20th abortion clinic in Texas shuts down in aftermath of law

Inside the Texas Capitol

by Melissa Barnhart

Newscast Media AUSTIN, Texas—Twenty abortion clinics in Texas have closed after
an abortionist who practiced out of a Dallas facility, the most recent closure, was
unable to obtain admitting privileges at area hospitals.

The Northpark Medical Group abortion clinic that is affiliated with two other clinics
owned by Houston abortionist Douglas Karpen, who has allegedly killed babies born
alive during routine late-term abortions, has closed its doors.

According to Kyleen Wright, president of Texans for Life Coalition, when she and
other pro-life advocates first started petitioning lawmakers to craft a bill requiring
abortionists to have admitting privileges at area hospitals, they had no idea that so
many would be considered a liability, and thus unable to obtain privileges.

“We knew that there were some really bad actors out there as we did our research,
but among all of the doctors that we and others had identified, we found that two
thirds of them did have privileges,” Wright told The Christian Post.

She continued, “So we had no idea what kind of impact it would have on abortion
clinics.
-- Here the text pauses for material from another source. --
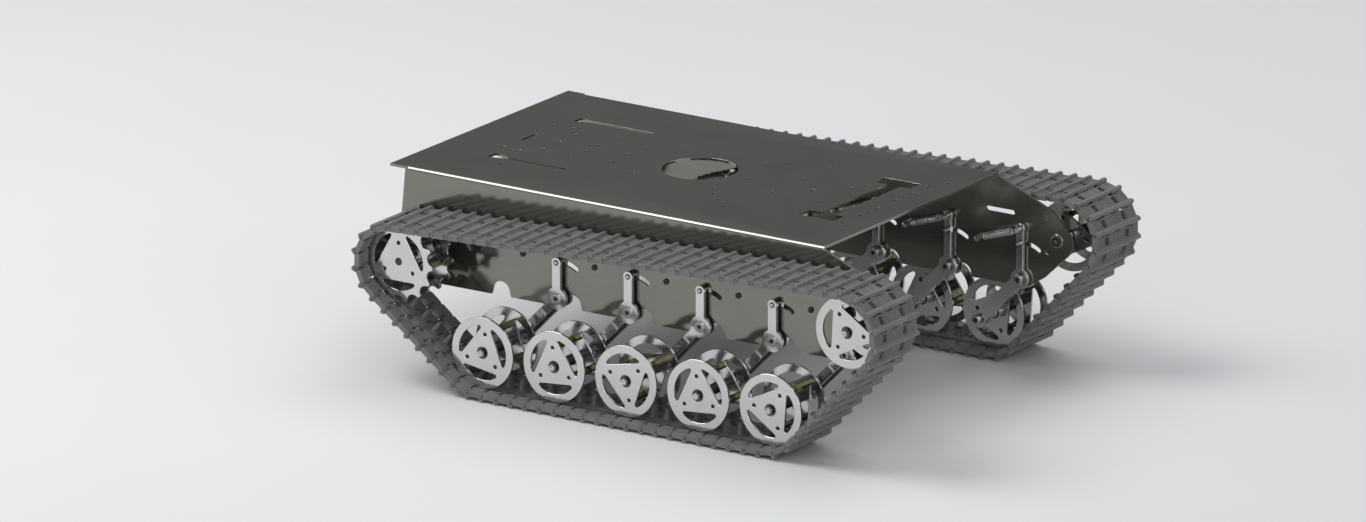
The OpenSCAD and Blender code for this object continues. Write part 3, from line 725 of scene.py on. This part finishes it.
def gear_motor(name, node, side):
    """Round gearbox and motor can, with seams, face screws, end cap and terminals."""
    made = Solids()
    place = placed(sprocket_at.x, 0, sprocket_at.z, 0, side)
    face = half_body - 2.0
    box, can = face - 26, face - 58
    made.lathe([(face + 3.0, 3.1), (face + 3.0, 5.4), (face + 2.6, 5.9), (face + 0.02, 5.9),
                (face - 0.02, 17.9),
                (face - 0.6, 18.5), (face - 4.6, 18.5), (face - 4.8, 18.15), (face - 5.3, 18.15),
                (face - 5.5, 18.5),
                (box + 3.3, 18.5), (box + 3.1, 18.15), (box + 2.6, 18.15), (box + 2.4, 18.5),
                (box + 0.5, 18.5),
                (box, 18.0), (box, 3.1)], STEEL, place, 72, True)
    made.lathe([(box + 0.05, 16.8), (box - 0.4, 17.0), (can + 6.4, 17.0), (can + 6.2, 16.6),
                (can + 5.6, 16.6),
                (can + 5.4, 17.0), (can + 1.2, 17.0), (can + 0.5, 16.6), (can, 15.6), (can, 6.6),
                (can - 1.4, 6.2),
                (can - 1.4, 5.2), (can - 3.6, 4.9), (can - 4.0, 4.4)], CASE, place, 72)
    made.lathe([(can - 4.0, 2.6), (can - 4.5, 2.4), (can - 4.5, 0.6)], STEEL, place, 32)
    for a in (45, 135, 225, 315):
        screw = placed(sprocket_at.x, 0, sprocket_at.z, a, side) @ Matrix.Translation((11.5, 0, 0))
        made.screw_head(can + 0.05, 1.7, 1.0, STEEL, screw, -1, 1.5)
    for a in (0, 180):
        tab = placed(sprocket_at.x, 0, sprocket_at.z, a, side) @ Matrix.Translation((11.8, 0, 0))
        made.skin([[(-0.4, y, -w), (0.4, y, -w), (0.4, y, w), (-0.4, y, w)]
                   for y, w in ((can + 0.2, 1.4), (can - 2.6, 1.4), (can - 3.6, 1.1), (can - 4.2, 0.6))],
                   BRASS_WITH_PAINTED_SHADE, tab)
        made.skin([[(-1.6, y, -2.4), (1.6, y, -2.4), (1.6, y, 2.4), (-1.6, y, 2.4)]
                   for y in (can + 0.2, can - 0.7)], DARK, tab)
        vent = placed(sprocket_at.x, 0, sprocket_at.z, a + 90, side) @ Matrix.Translation((16.75, 0, 0))
        made.skin([[(-0.3, can + 10 + v, -w), (0.45, can + 10 + v, -w), (0.45, can + 10 + v, w),
                    (-0.3, can + 10 + v, w)]
                   for v, w in ((-2.0, 1.2), (-1.4, 2.6), (1.4, 2.6), (2.0, 1.2))], DARK, vent)
    made.piece(name, "chassis", "motor_case", node)


def spring(name, side, index, last):
    """Close-wound tension spring with a hook at each end, from the wall's post to the lever's stud."""
    at = pivot_at[index]
    start, end = Vector((post_dx, 0, post_dz)), Vector((0, 0, stud_dz))
    along = (end - start).normalized()
    up = Vector((-along.z, 0, along.x))
    span = (end - start).length
    wire, coil, turns = 0.5, 2.6, 15.5
    body0, body1 = 5.0, span - 5.0
    hook0 = [(2.2 * cos(a), 0.0, 2.2 * sin(a)) for a in range(250, 59, -19)]
    hook0 += [(3.2, 0.0, 1.0), (4.2, 0.3, 0.9)]
    count = int(turns * 16)
    coils = [(body0 + (body1 - body0) * k / count, coil * sin(360 * turns * k / count + 20),
              coil * cos(360 * turns * k / count + 20)) for k in range(count + 1)]
    hook1 = [(span - 4.2, 0.3, 0.9), (span - 3.2, 0.0, 1.0)]
    hook1 += [(span + 1.75 * cos(a), 0.0, 1.75 * sin(a)) for a in range(120, -71, -19)]
    made = Solids()
    place = placed(at.x, half_body - 10.1, at.z, 0, side)
    points = [start + along * x + Vector((0, y, 0)) + up * z for x, y, z in hook0 + coils + hook1]
    made.tube(points, wire, SPRING, place, 8)
    piece = made.piece(name, None, "spring_steel", *([f"{last}_springs"] if index == 0 else []))
    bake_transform(piece)


# ---------- CAD nodes that stay ----------
def smoothing(limit):
    """A modifier's node group: drops stored normals, and shades smooth up to an angle."""
    group = bpy.data.node_groups.new(f"smooth_{limit}", "GeometryNodeTree")
    for name, way in (("in", "INPUT"), ("out", "OUTPUT")):
        group.interface.new_socket(name, in_out=way, socket_type="NodeSocketGeometry")

    def step(kind):
        return group.nodes.new(kind)

    start, end = step("NodeGroupInput"), step("NodeGroupOutput")
    shade = step("GeometryNodeSetMeshNormal")
    shade.mode = "SHARPNESS"
    angle, sharp = step("GeometryNodeInputMeshEdgeAngle"), step("ShaderNodeMath")
    sharp.operation = "GREATER_THAN"
    sharp.inputs[1].default_value = math.radians(limit)
    join = group.links.new
    shade.inputs["Remove Custom"].default_value = True
    join(start.outputs[0], shade.inputs["Mesh"])
    join(angle.outputs[0], sharp.inputs[0])
    join(sharp.outputs[0], shade.inputs["Edge Sharpness"])
    join(shade.outputs[0], end.inputs[0])
    return group


FLAT, SMOOTH = smoothing(8), smoothing(24)


def finish_node(name, material, width):
    """Gives a CAD node its finish and softens its edges."""
    node = nodes[name]
    if not node.material_slots:
        node.data.materials.append(material)
    for slot in node.material_slots:
        slot.link = "OBJECT"
        slot.material = material
    weld = node.modifiers.new("weld", "WELD")
    weld.merge_threshold = 0.000002
    if material in (DISC, CRANK):
        flat = node.modifiers.new("flat", "DECIMATE")
        flat.decimate_type, flat.angle_limit = "DISSOLVE", math.radians(0.5)
    bevel = node.modifiers.new("bevel", "BEVEL")
    bevel.width = width
    bevel.segments = 1
    bevel.limit_method = "ANGLE"
    bevel.angle_limit = math.radians(38)
    bevel.use_clamp_overlap = True
    node.modifiers.new("smooth", "NODES").node_group = FLAT if name == "chassis_shell" else SMOOTH


finish_node("chassis_shell", HULL, 0.0003)
finish_node("track_pins", PIN, 0.0001)
wheel_turns = (81, 95, 41, 95, 56)  # how far each wheel has rolled, in degrees
for side, sign in SIDES:
    finish_node(f"{side}_idler", DISC, 0.0002)
    finish_node(f"{side}_sprocket", DISC, 0.0002)
    hub(f"{side}_idler_bearings", f"{side}_idler", f"{side}_idler_hub", idler_at, 117, sign)
    sprocket_hub(f"{side}_drive_hub", f"{side}_sprocket", f"{side}_sprocket_hub", sign)
    gear_motor(f"{side}_motor", f"{side}_gear_motor", sign)
    for i in range(5):
        n = i + 1
        finish_node(f"{side}_wheel_{n}", DISC, 0.0002)
        finish_node(f"{side}_arm_{n}", CRANK, 0.0002)
        hub(f"{side}_wheel_bearings_{n}", f"{side}_wheel_{n}", f"{side}_hub_{n}", wheel_at[i],
            wheel_turns[i], sign)
        axle(f"{side}_axle_parts_{n}", f"{side}_arm_{n}", f"{side}_axle_{n}", wheel_at[i], pivot_at[i], sign)
        spring(f"{side}_spring_{n}", sign, i, side)
pivots()
idler_axle_parts()
wall_hardware()
tracks()


# ---------- stage: floor, light, camera ----------
def floor():
    m = Shader("studio_floor")
    tint = m.ramp(m.noise(0.6, 3), (0.3, (0.71, 0.71, 0.713)), (0.7, (0.735, 0.735, 0.735)))
    m.surface(Base_Color=tint, Roughness=0.6, Specular_IOR_Level=0.2)
    mesh = bpy.data.meshes.new("studio_floor")
    far = 14.0
    mesh.from_pydata([(-far, -far, 0), (far, -far, 0), (far, far, 0), (-far, far, 0)], [],
                     [(0, 1, 2, 3)])
    mesh.materials.append(m.material)
    obj = bpy.data.objects.new("studio_floor", mesh)
    bpy.context.scene.collection.objects.link(obj)


def softbox(name, direction, distance, size, power, tint=(1, 1, 1)):
    """An area light that looks at the object's middle from a direction."""
    light = bpy.data.lights.new(name, "AREA")
    light.shape = "RECTANGLE"
    light.size, light.size_y = size
    light.energy = power
    light.color = tint
    obj = bpy.data.objects.new(name, light)
    toward = Vector(direction).normalized()
    obj.location = Vector((0, 0, 0.08)) + toward * distance
    obj.rotation_euler = toward.to_track_quat("Z", "Y").to_euler()
    bpy.context.scene.collection.objects.link(obj)


def sky():
    world = bpy.data.worlds.new("studio")
    bpy.context.scene.world = world
    world.use_nodes = True
    tree = world.node_tree
    tree.nodes.clear()
    coords = tree.nodes.new("ShaderNodeTexCoord").outputs["Generated"]
    height = tree.nodes.new("ShaderNodeSeparateXYZ")
    front = tree.nodes.new("ShaderNodeVectorMath")
    front.operation = "DOT_PRODUCT"
    front.inputs[1].default_value = (0.56, -0.83, 0)
    shade = tree.nodes.new("ShaderNodeBackground")
    out = tree.nodes.new("ShaderNodeOutputWorld")

    def ramp(value, *stops):
        node = tree.nodes.new("ShaderNodeValToRGB")
        tree.links.new(value, node.inputs[0])
        for stop, (position, colour) in zip(node.color_ramp.elements, stops):
            stop.position, stop.color = position, (*colour, 1)
        return node.outputs[0]

    tree.links.new(coords, height.inputs[0])
    tree.links.new(coords, front.inputs[0])
    rising = ramp(height.outputs["Z"], (0.3, (0.26, 0.265, 0.27)), (0.85, (0.7, 0.73, 0.79)))
    ahead = ramp(front.outputs["Value"], (0.1, (0, 0, 0)), (0.6, (0.95, 0.95, 0.95)))
    both = tree.nodes.new("ShaderNodeMixRGB")
    both.blend_type = "LIGHTEN"
    both.inputs[0].default_value = 1
    tree.links.new(rising, both.inputs[1])
    tree.links.new(ahead, both.inputs[2])
    tree.links.new(both.outputs[0], shade.inputs[0])
    tree.links.new(shade.outputs[0], out.inputs[0])
    shade.inputs[1].default_value = 0.6


def camera():
    azimuth, elevation = math.radians(34.1), math.radians(16.68)
    back = Vector((math.sin(azimuth) * math.cos(elevation),
                   -math.cos(azimuth) * math.cos(elevation), math.sin(elevation)))
    aim = Vector((-0.0415, -0.0223, 0.0875))
    data = bpy.data.cameras.new("camera")
    data.sensor_width = 36
    data.lens = 500
    data.clip_start = 1
    data.clip_end = 100
    obj = bpy.data.objects.new("camera", data)
    obj.location = aim + back * (1.0697 * data.lens / data.sensor_width)
    obj.rotation_euler = back.to_track_quat("Z", "Y").to_euler()
    bpy.context.scene.collection.objects.link(obj)
    bpy.context.scene.camera = obj


floor()
sky()
softbox("key", (-0.54, -0.29, 0.79), 2.6, (1.6, 1.6), 43)
softbox("overhead", (0.15, 0.5, 1), 3.4, (2.6, 2.6), 34)
softbox("fill", (0.4, -0.9, 0.6), 3.4, (2.0, 1.4), 8, (0.93, 0.96, 1))
softbox("front", (0.85, -0.55, 0.28), 3.2, (1.8, 1.0), 11, (0.93, 0.96, 1))
camera()
bpy.context.scene.view_settings.view_transform = "Standard"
We couldn’t tell how many – among the two thirds that had privileges – were
just occasional abortion doctors but had other medical practices. And I think that
we’ve all been thoroughly shocked by how many can’t get hospital privileges.”

Douglas Karpen, who is allegedly running a Texas “house of horrors” at his Aaron
Women’s Clinic in Houston where he’s been accused of cutting the necks of babies
born alive like abortionist Kermit Gosnell did, has the Northpark Medical Group clinic
listed as being one of the abortion facilities he owns.

Abortionists who have been identified as working most recently at that clinic include
Robert Prince, Arthur John Brock, who is now retired, and Robert E. Hanson, who has
recent accounts of disciplinary actions taken against him, which, according to Wright,
could be the reason why he’s unable to obtain admitting privileges at any of the
hospitals located within 30 miles of the abortion clinic that he’s applied to, as required
by state regulations that went into effect last fall.

Wright believes Northpark Medical Group was likely down to one abortionist, possibly
Prince, who’s 85, before it closed, but noted that many abortion doctors move from
clinic to clinic on a frequent basis, and some own or co-own several clinics, all under
different names.

Requiring abortionists to obtain hospital admitting privileges became a top legislative
priority for Wright and her organization after first hearing the stories of two women
who claimed to have been sexually assaulted at a North Texas abortion clinic by the
same abortionist. One of these women, she said, continues to be pro-choice, but
wanted to share her personal abortion experience with the pro-life group.

“This was our top legislative priority last session,” Wright added. “We had been
interested in this legislation for about 10 years and had been talking to other groups
but it didn’t take off until a woman, who is still very committed to pro-choice abortion
rights, came to us and told us about a bad experience she had.”

Pro-life advocates believed that HB2, which was passed by the Texas legislature and
signed into law by Republican Gov. Rick Perry last July, would weed out the more
unscrupulous abortionists in the state who have been accused of sexually assaulting
women in their clinics, are not protecting women’s health by misinforming them about
problems that occurred during their procedures, or who refuse to meet health and
safety standards that are now required by the state.